Ganz so sensationell, wie der Film behauptet, ist das nicht. Vor ein paar Jahren gab er der Zeitschrift »Entertainment weekly« ein zähes, aber ziemlich aufschlussreiches Interview dazu. Im Internet ist es ohne große Mühe auffindbar. Dort spricht er ganz anders über den Film als hier. Er erweckt den Eindruck, dennoch stolz auf ihn zu sein. Immerhin hat er der Library of Congress eine Kopie überlassen, die jedoch, wenn überhaupt, erst 2025 öffentlich vorgeführt werden darf. Bis dahin werden ihn nur Lewis, sein Vater und sein Agent gesehen haben; seine Mutter weigerte sich strikt dagegen. Das Alles muss nicht stimmen. Es ist fraglich, ob sich aus dem gedrehten Material tatsächlich ein Film montieren lässt.
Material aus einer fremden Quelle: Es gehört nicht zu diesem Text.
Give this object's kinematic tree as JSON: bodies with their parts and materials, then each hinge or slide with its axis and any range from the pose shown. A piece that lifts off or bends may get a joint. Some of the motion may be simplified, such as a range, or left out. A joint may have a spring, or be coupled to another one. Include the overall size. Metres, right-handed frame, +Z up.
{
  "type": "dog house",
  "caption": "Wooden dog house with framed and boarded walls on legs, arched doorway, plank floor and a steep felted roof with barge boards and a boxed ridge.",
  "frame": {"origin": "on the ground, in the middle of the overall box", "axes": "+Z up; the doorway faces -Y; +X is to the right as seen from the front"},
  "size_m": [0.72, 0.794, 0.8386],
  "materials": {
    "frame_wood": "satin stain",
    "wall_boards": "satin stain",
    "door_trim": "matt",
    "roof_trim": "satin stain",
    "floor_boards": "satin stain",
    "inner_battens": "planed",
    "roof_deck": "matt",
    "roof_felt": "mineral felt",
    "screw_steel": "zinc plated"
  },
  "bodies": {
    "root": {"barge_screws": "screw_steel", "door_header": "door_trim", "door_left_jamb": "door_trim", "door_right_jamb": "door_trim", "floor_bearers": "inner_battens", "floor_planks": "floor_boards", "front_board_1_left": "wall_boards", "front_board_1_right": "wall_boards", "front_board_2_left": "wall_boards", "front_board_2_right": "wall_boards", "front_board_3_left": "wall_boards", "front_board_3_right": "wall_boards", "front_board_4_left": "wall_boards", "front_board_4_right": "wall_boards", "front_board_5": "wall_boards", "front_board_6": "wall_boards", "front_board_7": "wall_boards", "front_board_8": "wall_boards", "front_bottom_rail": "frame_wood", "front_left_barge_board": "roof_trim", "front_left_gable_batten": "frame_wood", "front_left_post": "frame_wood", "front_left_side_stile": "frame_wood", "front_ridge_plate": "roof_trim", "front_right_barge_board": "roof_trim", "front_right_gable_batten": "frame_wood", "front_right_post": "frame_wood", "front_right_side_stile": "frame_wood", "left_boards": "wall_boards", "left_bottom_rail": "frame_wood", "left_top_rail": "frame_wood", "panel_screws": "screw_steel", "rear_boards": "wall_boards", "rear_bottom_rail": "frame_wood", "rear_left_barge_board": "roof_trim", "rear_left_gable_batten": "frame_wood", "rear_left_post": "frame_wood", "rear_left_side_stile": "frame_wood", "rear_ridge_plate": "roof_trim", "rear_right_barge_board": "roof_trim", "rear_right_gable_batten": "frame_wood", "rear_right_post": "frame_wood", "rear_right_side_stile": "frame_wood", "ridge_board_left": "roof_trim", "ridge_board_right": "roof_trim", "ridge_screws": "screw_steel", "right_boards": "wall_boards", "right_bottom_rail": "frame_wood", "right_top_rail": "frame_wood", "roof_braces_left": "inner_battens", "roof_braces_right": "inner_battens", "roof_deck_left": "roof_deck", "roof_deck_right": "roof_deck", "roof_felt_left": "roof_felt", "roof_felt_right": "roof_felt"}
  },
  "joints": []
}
Die Gemengelage ist mithin sogar noch unübersichtlicher, als es Friedlers Film nahelegt. Aber Lewis' Selbstbezichtigung, er sei an dem Thema gescheitert, ist ein faszinierendes Schauspiel. Seine Scham, es nicht durchdrungen zu haben, ist glaubhaft. Eine zufriedenstellende Katharsis stellt dieses Schauspiel nicht dar. Warum sollte es auch? Das Mysterium geht mittlerweile weiter. Im letzten Sommer erschienen in den USA einige Artikel, die suggerierten, eine Vorführung des Films könnte näher rücken. Man würde ihn schon verdammt gern sehen; selbst wenn er an keiner Stelle lustig ist. Bis dahin ist »Der Clown« ein prächtiger Aufschub. Ich wünschte, ich könnte Ihnen die Sichtung in der Mediathek der ARD empfehlen. Aber dort steht er dafür nicht bereit. Das könnte mit Rechtegründen zusammenhängen. Hoffentlich wird er bald wiederholt. Geisterfilme gibt es schon genug.